Diversification Strategies

To counterbalance its dependency, the EU is actively seeking closer trade relations with Canada and Switzerland. Officials are also exploring membership in the Comprehensive and Progressive Agreement for Trans-Pacific Partnership (CPTPP), which now comprises 11 nations.

While these efforts reflect a desire to diversify, analysts contend they may not yet offer a full remedy. Brussels remains caught in a geopolitical vise: strained by U.S. pressures, unable to align completely with Beijing, yet lacking a pivot to other markets.

Europe’s Strategic Quandary

In short, the EU finds itself navigating a perilous new global order. Appeasing the U.S. risks fraying commercial ties with China. Holding firm with Beijing draws Washington’s ire.
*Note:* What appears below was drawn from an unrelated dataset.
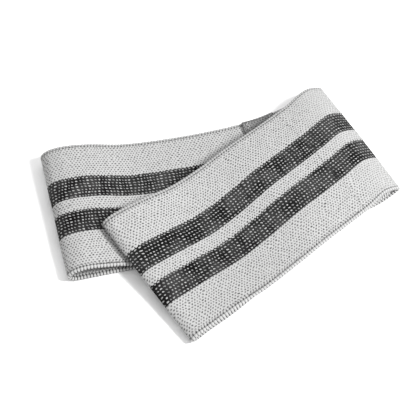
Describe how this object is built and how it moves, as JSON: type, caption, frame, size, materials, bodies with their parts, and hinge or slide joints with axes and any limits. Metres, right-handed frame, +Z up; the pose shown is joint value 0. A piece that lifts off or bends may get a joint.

Meanwhile, Europe’s growing dependency on Chinese goods—coupled with its limited leverage—means it cannot sever its ties. Diversification may offer respite, but only over time.

The EU’s challenge will be to assert its economic sovereignty by forging a new strategic posture—one that balances commercial interests, defends its industrial base, and navigates geopolitical rivalries with greater dexterity than seen in recent years.